Walter Scott naquit à Édimbourg le 15 août 1771. Il était maladif, boiteux du pied droit, et fut élevé par sa grand’mère ; grace à elle, il devint fort, robuste, volontaire, et passionné pour tous les exercices qui réclamaient de la hardiesse et de l’adresse. Ses connaissances classiques n’étaient pas étendues, mais l’amour de la littérature se manifesta en lui avec le penchant pour la poésie et le roman, et de bonne heure il se distingua entre tous ses camarades de classe, par sa manière ingénieuse de raconter des histoires de vieux châteaux, et des combats de chevalerie. Il était âgé de seize ans à peu près, lorsqu’il eut l’occasion de lire quelque chose en présence de Burns, qui, fixant sur lui ses grands yeux noirs, s’écria : « Ce jeune homme fera parler de lui. »

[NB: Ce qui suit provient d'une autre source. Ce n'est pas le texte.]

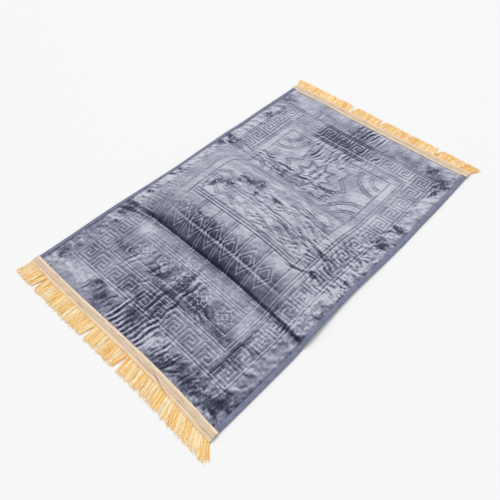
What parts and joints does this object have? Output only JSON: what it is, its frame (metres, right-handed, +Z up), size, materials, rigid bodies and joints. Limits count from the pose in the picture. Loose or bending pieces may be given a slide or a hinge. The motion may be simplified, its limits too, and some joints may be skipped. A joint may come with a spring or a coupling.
{
  "type": "prayer rug",
  "caption": "Rectangular pressed-velvet prayer rug lying on the floor with a raised cross fold, bound long edges, and woven tapes with loose fringe across its ends.",
  "frame": {"origin": "middle of the base of the rug's bounding box, on the floor that the rug lies on", "axes": "+X across the rug, +Y along it from the end nearest the viewer to the far end, +Z up"},
  "size_m": [0.7504, 1.2202, 0.0601],
  "materials": {
    "velvet": "short crushed pile with pressed lines, blue grey, light or dark by the lie of the nap",
    "binding": "plain woven strip, dull slate blue",
    "tape": "ribbed woven tape, pale gold",
    "fringe": "loose silky yarn, golden yellow"
  },
  "bodies": {
    "root": {"pile_cloth": "velvet", "binding_left": "binding", "binding_right": "binding", "tape_near": "tape", "tape_far": "tape", "fringe_near": "fringe", "fringe_far": "fringe"}
  },
  "joints": []
}
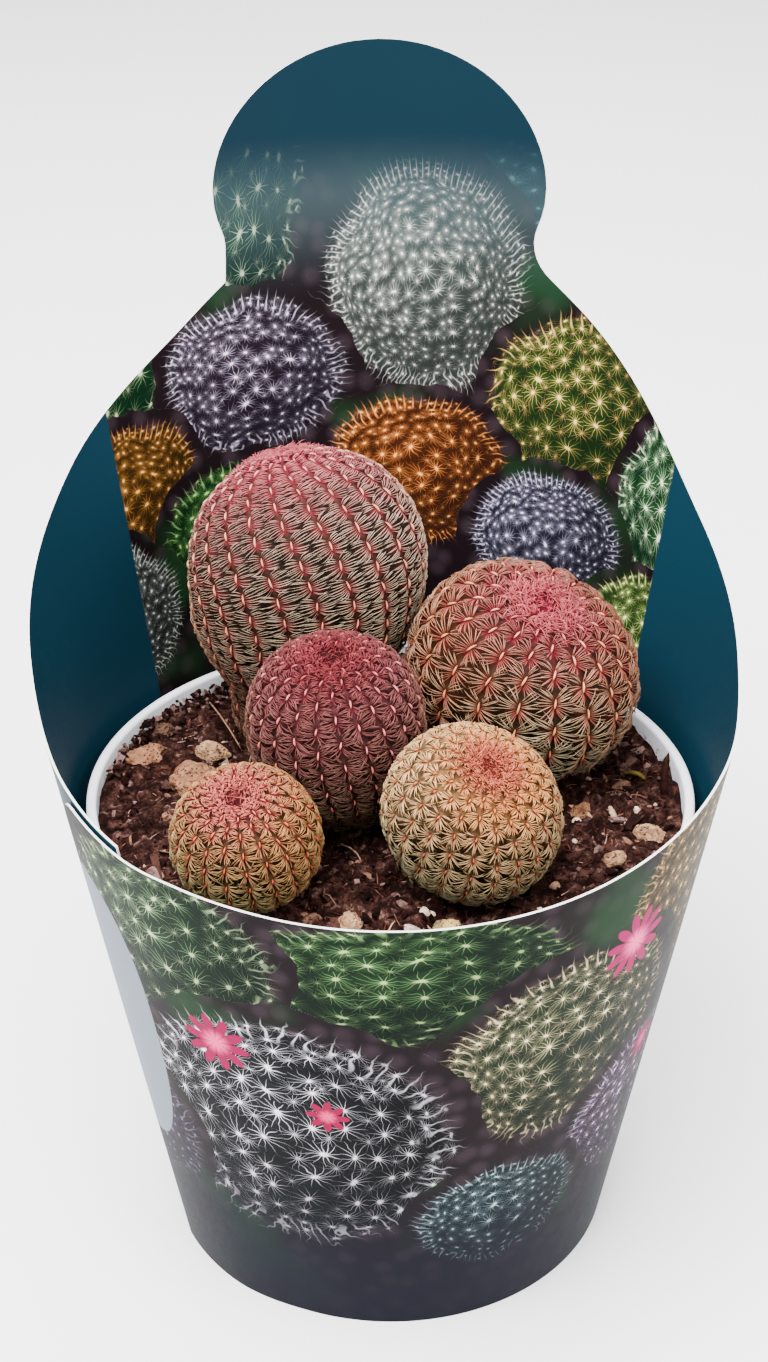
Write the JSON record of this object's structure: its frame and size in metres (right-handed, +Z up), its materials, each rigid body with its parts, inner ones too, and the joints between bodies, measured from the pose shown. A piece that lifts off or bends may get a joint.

Il se livra à l’étude des lois, mais son cœur demeura dévoué à la poésie. Une chose assez remarquable, c’est qu’il s’essaya d’abord à composer des ballades en vers, et d’après une lettre de Lewis[1], on peut croire que ce n’étaient pas des chefs-d’œuvre. Ses vers n’étaient pas faits pour être lus, mais pour servir au musicien qui peut changer en tons harmonieux des

  1. Monk Lewis, auteur du Moine, l’un de ces hommes de transition qui se trouvent entre deux époques, et que l’on oublie ordinairement. Lewis n’a pas été sans influence sur son temps ; il a surtout contribué à former le génie de Byron et celui de Scott. Les héros de Byron, sombres, voluptueux, criminels et philosophes, ont leurs prototypes dans les ouvrages de Lewis, négligés aujourd’hui. Le goût pour les ballades anciennes, goût qui développa le premier essor du talent de Scott, lui fut inculqué par ce même Lewis. Il eut pour héritier littéraire et pour imitateur heureux, Maturin, auteur des Albigeois, qui poussa ce genre funèbre, érotique et satanique, à ses limites extrêmes.